## Begin INPUT MATERIAL

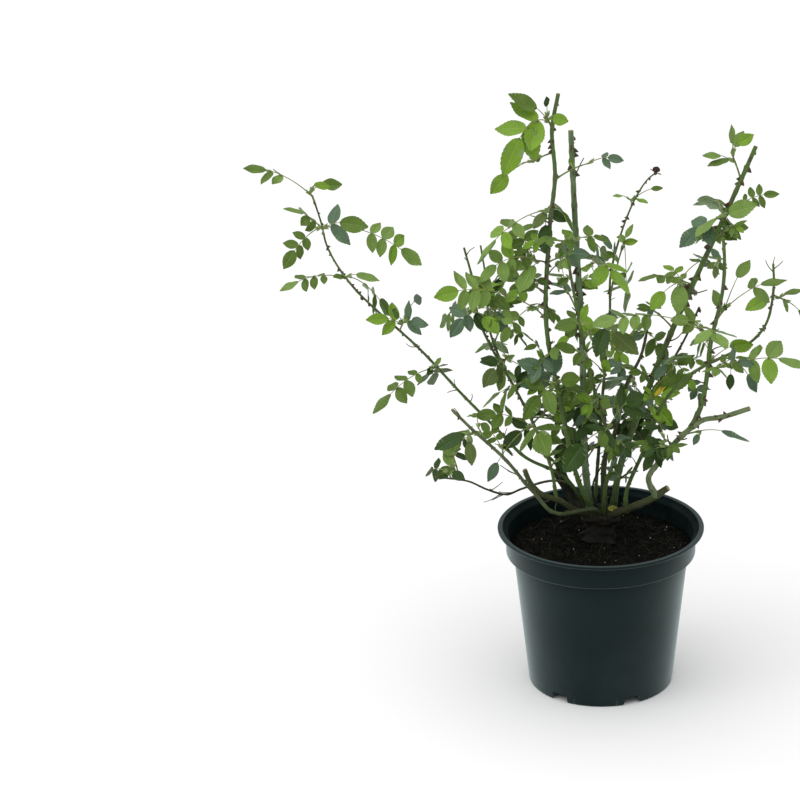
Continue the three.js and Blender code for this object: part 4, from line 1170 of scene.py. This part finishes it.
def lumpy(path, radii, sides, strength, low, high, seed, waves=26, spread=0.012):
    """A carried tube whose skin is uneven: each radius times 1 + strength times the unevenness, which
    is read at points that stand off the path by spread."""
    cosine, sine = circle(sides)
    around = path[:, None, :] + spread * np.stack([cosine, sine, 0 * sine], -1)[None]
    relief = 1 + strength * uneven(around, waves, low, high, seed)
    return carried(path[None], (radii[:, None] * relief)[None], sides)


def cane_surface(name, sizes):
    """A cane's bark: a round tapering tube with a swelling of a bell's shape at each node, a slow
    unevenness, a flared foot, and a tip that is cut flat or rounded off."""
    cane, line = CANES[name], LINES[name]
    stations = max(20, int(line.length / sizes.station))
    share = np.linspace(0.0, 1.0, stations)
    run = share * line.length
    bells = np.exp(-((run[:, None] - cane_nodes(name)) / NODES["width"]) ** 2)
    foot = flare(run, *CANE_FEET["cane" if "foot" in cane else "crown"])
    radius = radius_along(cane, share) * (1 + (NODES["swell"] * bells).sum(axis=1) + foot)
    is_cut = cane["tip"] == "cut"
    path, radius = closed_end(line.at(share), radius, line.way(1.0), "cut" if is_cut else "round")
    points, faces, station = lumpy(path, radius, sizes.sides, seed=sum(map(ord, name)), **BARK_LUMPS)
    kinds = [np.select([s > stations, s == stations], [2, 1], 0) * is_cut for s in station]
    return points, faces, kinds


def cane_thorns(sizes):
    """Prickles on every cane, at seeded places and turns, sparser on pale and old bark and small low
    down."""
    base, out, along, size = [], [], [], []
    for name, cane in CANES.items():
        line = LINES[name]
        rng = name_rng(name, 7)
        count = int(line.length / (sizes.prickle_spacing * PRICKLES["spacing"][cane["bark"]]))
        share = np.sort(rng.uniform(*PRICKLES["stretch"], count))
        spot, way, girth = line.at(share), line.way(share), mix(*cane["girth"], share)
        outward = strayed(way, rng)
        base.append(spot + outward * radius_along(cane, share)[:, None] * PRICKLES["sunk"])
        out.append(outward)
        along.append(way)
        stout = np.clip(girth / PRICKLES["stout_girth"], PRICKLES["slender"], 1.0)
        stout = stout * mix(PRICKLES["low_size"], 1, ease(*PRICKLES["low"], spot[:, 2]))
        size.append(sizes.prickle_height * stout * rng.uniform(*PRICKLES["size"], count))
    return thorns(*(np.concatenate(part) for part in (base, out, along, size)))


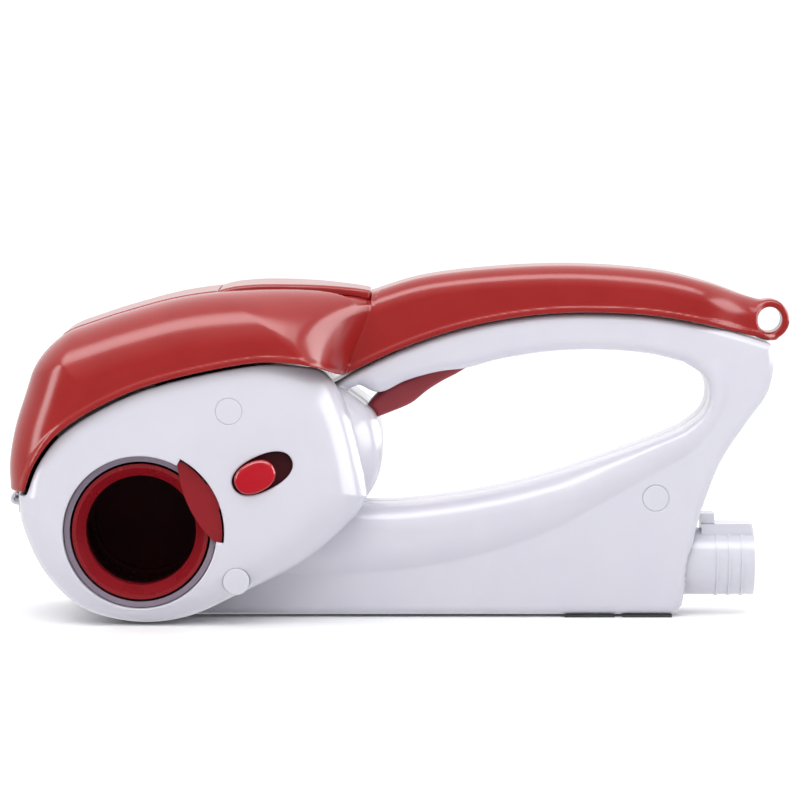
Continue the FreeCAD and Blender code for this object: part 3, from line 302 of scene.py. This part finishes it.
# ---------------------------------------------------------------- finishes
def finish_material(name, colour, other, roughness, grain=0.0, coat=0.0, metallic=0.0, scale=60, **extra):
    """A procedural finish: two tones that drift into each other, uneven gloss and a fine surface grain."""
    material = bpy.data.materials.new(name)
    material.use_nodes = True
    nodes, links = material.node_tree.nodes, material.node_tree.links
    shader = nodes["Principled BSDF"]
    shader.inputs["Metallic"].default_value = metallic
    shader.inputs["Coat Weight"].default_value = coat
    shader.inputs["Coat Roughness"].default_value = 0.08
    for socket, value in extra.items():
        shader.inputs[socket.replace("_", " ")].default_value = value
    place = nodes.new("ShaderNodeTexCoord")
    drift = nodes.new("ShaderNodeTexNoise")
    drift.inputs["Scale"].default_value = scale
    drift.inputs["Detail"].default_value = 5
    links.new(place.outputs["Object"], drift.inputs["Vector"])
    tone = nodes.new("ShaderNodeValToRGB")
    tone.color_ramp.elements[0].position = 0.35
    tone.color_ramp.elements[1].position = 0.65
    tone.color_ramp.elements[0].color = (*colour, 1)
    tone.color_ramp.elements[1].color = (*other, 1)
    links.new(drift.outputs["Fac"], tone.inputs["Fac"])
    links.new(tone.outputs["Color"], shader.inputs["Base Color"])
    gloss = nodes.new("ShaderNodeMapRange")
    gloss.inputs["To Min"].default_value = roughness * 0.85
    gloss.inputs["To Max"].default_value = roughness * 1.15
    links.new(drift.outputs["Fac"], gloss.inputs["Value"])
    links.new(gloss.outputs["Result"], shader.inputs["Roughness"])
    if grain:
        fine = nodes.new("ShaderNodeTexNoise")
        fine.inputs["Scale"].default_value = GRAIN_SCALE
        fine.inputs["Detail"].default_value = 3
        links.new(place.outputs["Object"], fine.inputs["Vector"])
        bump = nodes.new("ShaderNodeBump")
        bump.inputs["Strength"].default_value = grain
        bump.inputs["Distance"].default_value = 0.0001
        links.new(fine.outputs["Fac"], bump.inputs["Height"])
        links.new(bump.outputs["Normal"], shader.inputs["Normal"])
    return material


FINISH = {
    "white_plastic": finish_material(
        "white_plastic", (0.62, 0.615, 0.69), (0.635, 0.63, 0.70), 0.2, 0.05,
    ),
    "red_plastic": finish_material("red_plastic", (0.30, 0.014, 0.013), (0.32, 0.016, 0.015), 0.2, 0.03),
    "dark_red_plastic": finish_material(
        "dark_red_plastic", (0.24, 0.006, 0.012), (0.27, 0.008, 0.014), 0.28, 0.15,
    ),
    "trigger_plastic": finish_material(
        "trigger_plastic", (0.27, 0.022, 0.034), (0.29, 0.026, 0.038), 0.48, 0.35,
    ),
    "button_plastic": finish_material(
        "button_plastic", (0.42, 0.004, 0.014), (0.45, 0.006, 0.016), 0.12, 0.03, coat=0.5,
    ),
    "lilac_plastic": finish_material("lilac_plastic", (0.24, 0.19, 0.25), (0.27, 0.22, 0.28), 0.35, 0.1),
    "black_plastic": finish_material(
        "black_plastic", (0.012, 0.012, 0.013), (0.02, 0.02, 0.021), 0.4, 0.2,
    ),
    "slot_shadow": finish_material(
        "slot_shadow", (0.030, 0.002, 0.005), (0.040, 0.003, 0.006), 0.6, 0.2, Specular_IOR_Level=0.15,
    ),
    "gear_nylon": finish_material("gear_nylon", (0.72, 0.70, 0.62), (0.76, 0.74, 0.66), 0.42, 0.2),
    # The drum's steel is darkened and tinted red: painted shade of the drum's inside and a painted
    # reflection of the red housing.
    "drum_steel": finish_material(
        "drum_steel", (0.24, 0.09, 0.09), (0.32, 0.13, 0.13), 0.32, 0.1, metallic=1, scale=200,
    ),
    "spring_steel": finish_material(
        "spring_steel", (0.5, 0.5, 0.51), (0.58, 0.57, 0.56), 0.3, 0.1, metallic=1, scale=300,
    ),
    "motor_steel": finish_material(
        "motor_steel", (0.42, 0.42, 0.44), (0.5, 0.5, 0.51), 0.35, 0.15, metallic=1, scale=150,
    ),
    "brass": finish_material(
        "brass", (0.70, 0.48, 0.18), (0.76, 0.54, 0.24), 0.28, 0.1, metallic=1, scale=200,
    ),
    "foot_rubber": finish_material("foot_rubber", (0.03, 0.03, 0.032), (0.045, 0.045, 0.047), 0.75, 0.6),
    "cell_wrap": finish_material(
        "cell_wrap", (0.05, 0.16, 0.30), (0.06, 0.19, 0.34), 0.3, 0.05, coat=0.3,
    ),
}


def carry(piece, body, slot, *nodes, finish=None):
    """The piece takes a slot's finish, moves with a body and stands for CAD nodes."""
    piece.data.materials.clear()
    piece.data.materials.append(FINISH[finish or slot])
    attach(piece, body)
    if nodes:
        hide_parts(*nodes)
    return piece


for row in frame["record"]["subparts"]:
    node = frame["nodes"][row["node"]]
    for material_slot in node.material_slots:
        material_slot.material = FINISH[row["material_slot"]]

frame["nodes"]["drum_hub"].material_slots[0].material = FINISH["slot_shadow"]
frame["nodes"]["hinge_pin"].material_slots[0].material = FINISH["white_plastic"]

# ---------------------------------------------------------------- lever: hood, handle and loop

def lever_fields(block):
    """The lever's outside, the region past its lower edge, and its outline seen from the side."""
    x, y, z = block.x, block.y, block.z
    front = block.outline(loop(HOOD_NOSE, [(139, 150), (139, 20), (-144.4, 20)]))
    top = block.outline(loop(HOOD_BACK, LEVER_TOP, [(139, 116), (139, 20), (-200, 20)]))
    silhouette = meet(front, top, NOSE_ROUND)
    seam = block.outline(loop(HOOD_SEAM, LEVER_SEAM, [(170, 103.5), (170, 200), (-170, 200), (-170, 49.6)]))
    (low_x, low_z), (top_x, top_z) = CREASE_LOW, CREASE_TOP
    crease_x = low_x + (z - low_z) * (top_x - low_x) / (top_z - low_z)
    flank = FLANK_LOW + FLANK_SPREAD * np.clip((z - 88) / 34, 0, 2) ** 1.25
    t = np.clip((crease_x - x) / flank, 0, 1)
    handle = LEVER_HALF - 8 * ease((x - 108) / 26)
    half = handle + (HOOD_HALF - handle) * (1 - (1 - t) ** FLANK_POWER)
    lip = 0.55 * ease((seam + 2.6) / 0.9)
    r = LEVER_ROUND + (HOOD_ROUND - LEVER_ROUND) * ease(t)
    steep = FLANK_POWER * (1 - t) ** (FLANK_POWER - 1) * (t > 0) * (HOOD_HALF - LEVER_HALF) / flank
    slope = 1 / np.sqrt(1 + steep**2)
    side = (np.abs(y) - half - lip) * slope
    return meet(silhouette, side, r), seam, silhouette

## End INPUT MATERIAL

Quote verbatim the opening lines of the listing above, ending with the line where "return carried(path[None], (radii[:, None]" appears; include both endpoints and nothing more.

• _WRITTEN SOLUTION_
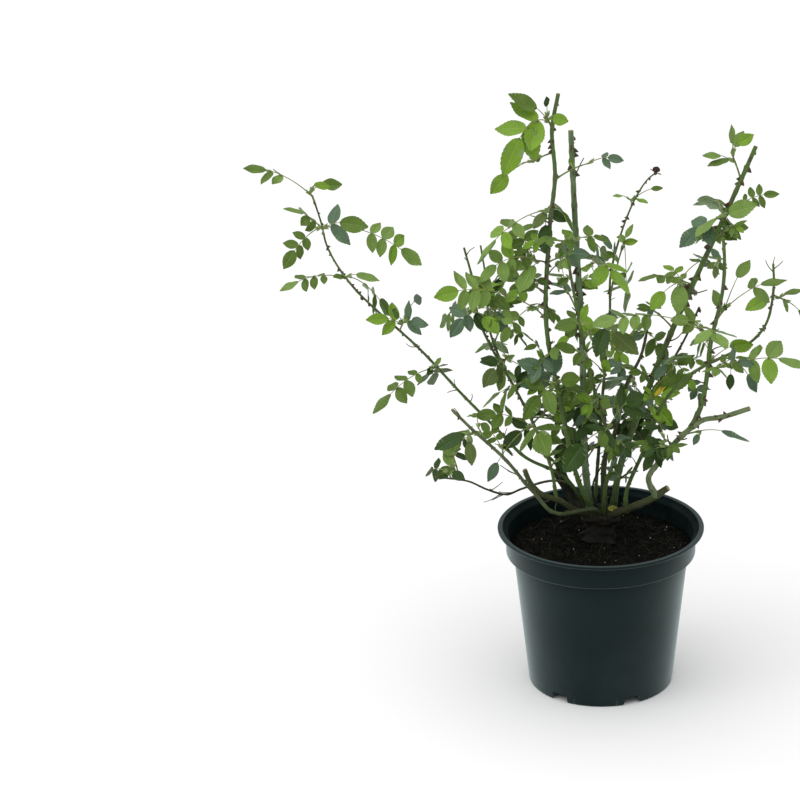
Continue the three.js and Blender code for this object: part 4, from line 1170 of scene.py. This part finishes it.
def lumpy(path, radii, sides, strength, low, high, seed, waves=26, spread=0.012):
    """A carried tube whose skin is uneven: each radius times 1 + strength times the unevenness, which
    is read at points that stand off the path by spread."""
    cosine, sine = circle(sides)
    around = path[:, None, :] + spread * np.stack([cosine, sine, 0 * sine], -1)[None]
    relief = 1 + strength * uneven(around, waves, low, high, seed)
    return carried(path[None], (radii[:, None] * relief)[None], sides)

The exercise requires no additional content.